Whatever gets you through the night.
illusiondweller

Trad climber
San Diego, CA
Jun 6, 2010 - 01:15am PT
You see Jan, to say that something "worked for me" is saying that it's about me, that I get the credit. Like I said before, "it's not about you". What I'm sharing with you is about GOD, it's all about GOD, not me! God gets the credit! Do you see the difference?
illusiondweller

Trad climber
San Diego, CA
Jun 6, 2010 - 01:16am PT
Yes sir, 100% sure...would you like to know how I'm sure cintune?
Jan

Mountain climber
Okinawa, Japan
Jun 6, 2010 - 01:28am PT
illusiondweller-

I am quite sure that if you had been born into another culture where another religion prevailed, that when you found God, you would maintain with your current understanding, that the religion of that culture was absolutely the only one with any truth and try to convert us all to that one. The fact that you can not see yourself and your religious beliefs as a part of a particular culture is quite amazing to me.

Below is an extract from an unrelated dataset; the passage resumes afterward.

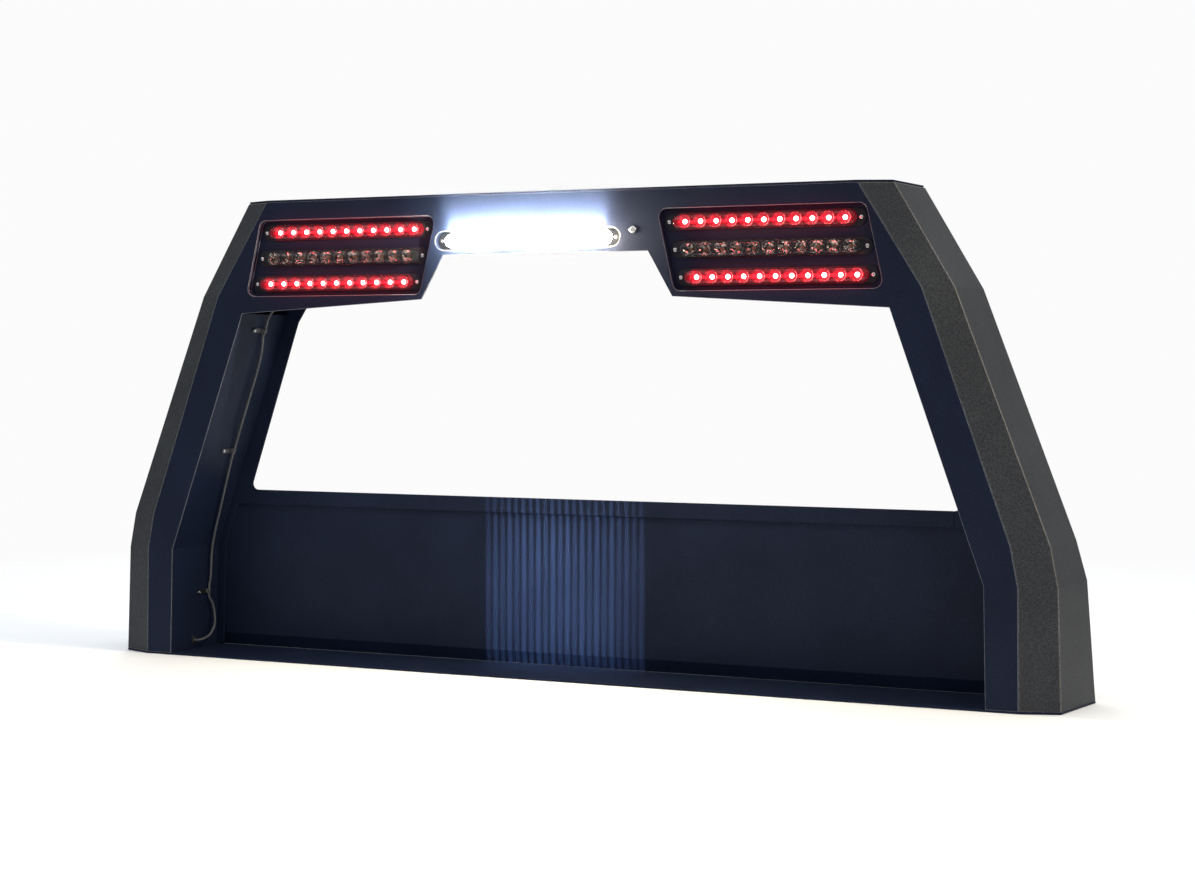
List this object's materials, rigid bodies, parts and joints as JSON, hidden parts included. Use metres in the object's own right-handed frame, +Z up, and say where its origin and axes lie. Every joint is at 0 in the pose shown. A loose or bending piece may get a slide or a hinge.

Meanwhile, to use your argument, the Vedas claim that the high caste Brahmins are twice born and that everyone must become a Brahmin before they can reach enlightenment. It says so in their holy book therefore it must be true, right? After all there is only one book that says this and if its in only one book it must be true according to your reasoning.

Not surprising then that my Brahmin neighbors in Nepal used to tell me that they felt sorry for me. Despite all my education and opportunities I wasn't born Brahmin, therefore I had to be reincarnated at least once more - as a Brahmin. Of course many of them were illiterate and lived in poverty, but they definitely knew they had the truth compared to me and pitied me just as you do.

Frankly, I don't believe either of you. Any God worthy of the name, is certainly above human cultural limitations.